Bird Observer: The Birding Journal for New England

Bird Observer

The Birding Journal for New England

June 2015

Vol. 43, No. 3

Birding Orleans County in the Northeast Kingdom of Vermont

Bob Stymeistand Martha Steele


Mad Brook Trail trailhead. (Photograph courtesy of the author).

Orleans County is one of three counties that constitute the Northeast Kingdom (NEK) of Vermont. Although Martha grew up in Burlington, Vermont, on the western side of the state, she knew little about the northeastern corner before adulthood. She introduced Bob to the NEK, which got its name in 1949 from then-Governor of Vermont George Aiken.

The NEK is a region that has historically struggled economically and is a little too distant from major metropolitan areas such as Boston or New York City to attract large numbers of tourists. But of course, birds pay no attention to political boundaries, and the rich and diverse habitat of the Kingdom results in one of the better regions in the northeastern United States to bird in spring and early summer.

In this article, we focus on Orleans County, with short descriptions at the end of the article of nearby Wenlock Wildlife Management Area (WMA), the Silvio O. Conte National Wildlife Refuge, and Victory Basin WMA in Essex County. We focus on the months of May and June, by far the most exciting and productive time of the year. To whet your appetite, consider a June day on our property on Wood Warblers Way in Westmore, where Martha’s mother lives. Westmore is home to Lake Willoughby, considered by some to be the Lac Lucerne of the United States. Glacially formed, it is one of New England’s deepest lakes, with a depth exceeding 300 feet in some spots.

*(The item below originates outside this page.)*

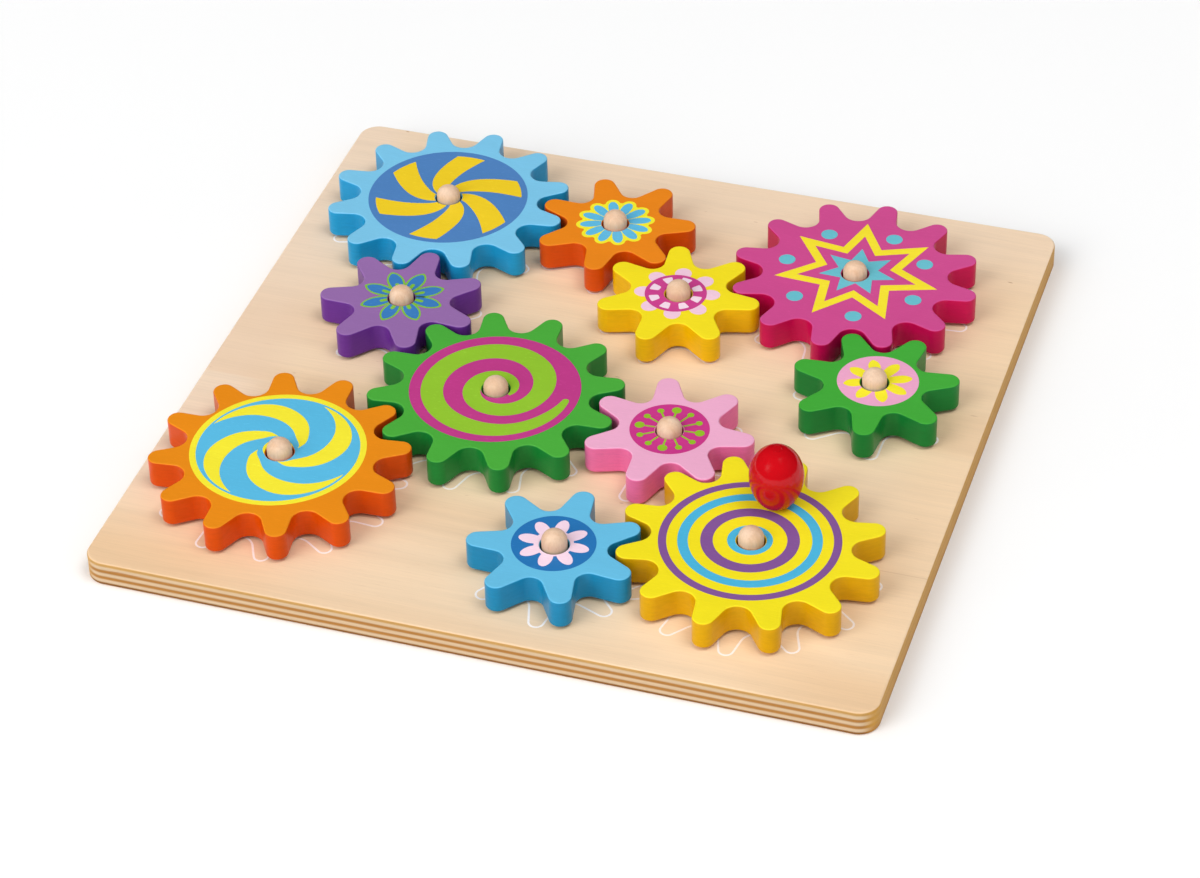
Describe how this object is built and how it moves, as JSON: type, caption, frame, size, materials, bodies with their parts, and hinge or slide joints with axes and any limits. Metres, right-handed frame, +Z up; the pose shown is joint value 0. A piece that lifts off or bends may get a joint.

Our property is 120 acres of mostly hardwood forest, with an edge plantation of coniferous trees planted in the early 1950s and an open field with several varieties of apple trees. We have recorded 100 species of birds from our property. Waking up and walking onto the deck off our bedroom on an early spring morning often brings distant calls of the Common Loon from Lake Willoughby below us, as well as the calls of an incessant Common Yellowthroat, Wood Thrush, Hermit Thrush, Barred Owl, Pileated Woodpecker, Purple Finch, Rose-breasted Grosbeak, White-throated Sparrow, Black- capped Chickadee, Winter Wren, Ovenbird, Blackburnian Warbler, Black-throated Blue Warbler, Blue-headed Vireo, Scarlet Tanager, and on and on it goes. We have several bird boxes in our meadow with nesting Tree Swallow, Eastern Bluebird, and chickadees. We have a kestrel box up and ready for one of the nearby birds to discover and we put up a Barred Owl box last fall. We welcome our avian travelers back and wish them well in finding mates and raising their young. With all of this abundance, sometimes it is hard to tear ourselves away from just walking the edges of our property.